One of the most-quoted “Simone’s Maxims” (from a 1999 article in Clinical Cancer Research) is that “institutions don’t love you back.” Well, they may not love you, but they are increasingly paying attention to you. Healthcare systems want to know how you feel and what you’re saying—even outside of work. Is this intrusion into employees’ personal lives meant to improve morale or police dissent?
I’ve recently written two essays exploring the relationship between individuals and healthcare systems. The first asks how employers can tackle the problem of employee “wellness.” The second asks whether hospitals have a right to discipline doctors for outré political views.
Mergers and afflictions: can wellness soothe the healthcare beast? in the Journal of Clinical Pathology:
The physical and psychic burdens of working within this system have thankfully become an acceptable topic of conversation. Employers openly acknowledge the epidemic of burnout—meaning ‘overwhelming exhaustion, feelings of cynicism and detachment from the job, and a sense of ineffectiveness and lack of accomplishment’. The flipside of reducing stigma, however, is normalising suffering. The website Medscape publishes an annual ‘physician burnout and depression report’, which flattens the profession’s distress into aloof pie charts and bar graphs. The National Institute for Occupational Safety and Health recently launched a campaign to support hospital leaders in combating burnout. Staff can perhaps look forward to completing mandatory burnout training after they have finished their blood-borne pathogens course and N95 mask fitting.
Employers, of course, profess to care about worker well-being. Formal initiatives abound. But the quality of mercy is often contingent on the quality of balance sheets. Among the worst epithets that get thrown around in healthcare is the accusation that one’s department is a ‘cost centre’. This means that the department loses money despite the essential services it provides. Clinical laboratories’ fortunes have waxed and waned over the years. Their value has depended on test menus and volume, payer mix and the whims of the Medicare fee schedule. During the worst of the COVID-19 pandemic, labs saw much of their routine work diminished, but could bolster their bottom lines with SARS-CoV-2 assays. As millions of people sought out COVID-19 tests, laboratory technologists briefly became respected front-line heroes. Now they are back to simply being ‘the lab’, and fiscal gravity has kicked back in.
Ousting doctors for bad opinions is bad medicine in the Boston Globe:
Medicine brought this problem to its own door. The profession spent the Trump and pandemic years encouraging doctors to speak out under the auspices of patient advocacy. The argument went that medicine and public health are inherently political; therefore, openly engaging in political action is the honest approach. This mandate, however, was always contingent on having shared politics.

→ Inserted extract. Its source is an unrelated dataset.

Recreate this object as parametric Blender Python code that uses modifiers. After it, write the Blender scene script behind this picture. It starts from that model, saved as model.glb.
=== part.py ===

Here is a pdf copy available to all.
Thanks for reading,
Ben
My personal litmus test for if/when doctors should be disciplined for espousing radical views is when they advocate for things that could have a direct health impact and are well outside the accepted mainstream medical consensus. For example, someone may be a brilliant neurosurgeon, but if they spend their free time spreading misinformation like vaccines cause autism, that would be fair game. I am personally shocked that physicians like Vinay Prasad and Jay Bhattacharya that signed the Great Barrington Declaration and have only gone further down the conspiracy theory and quackery rabbit hole retain their faculty positions at prestigious institutions.

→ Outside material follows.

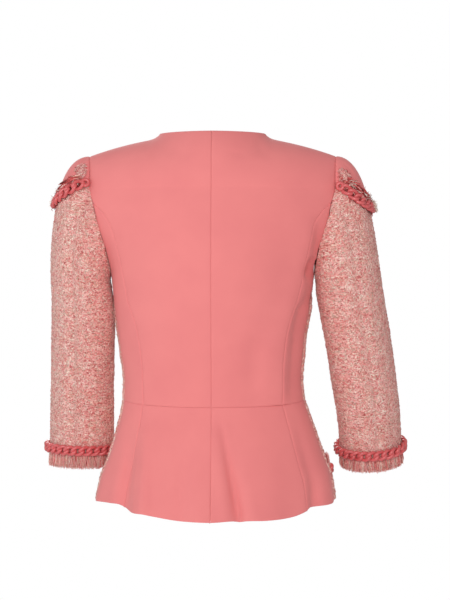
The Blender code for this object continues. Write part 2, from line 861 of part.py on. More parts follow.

On the topic of purely political speech, I am inclined to agree healthcare providers should not be punished for espousing personal beliefs that I find objectionable. For one example, early in 2020, I was seeing a cardiologist in Tampa for a work-up of sudden onset palpitations. This MD spent the entirety of my stress test ranting about liberal plots to take down Trump (the combined effect of the treadmill and his political speech certainly pushed my heart to its limit!) I politely finished my appointment and never returned for follow-up. I don't think he should be fired or anything dramatic, although their conduct was certainly unprofessional and IMO crossed a line. Luckily there are a number of specialists in my area, but people in more rural areas may not have the luxury of shopping around if they're stuck with a doc like that one.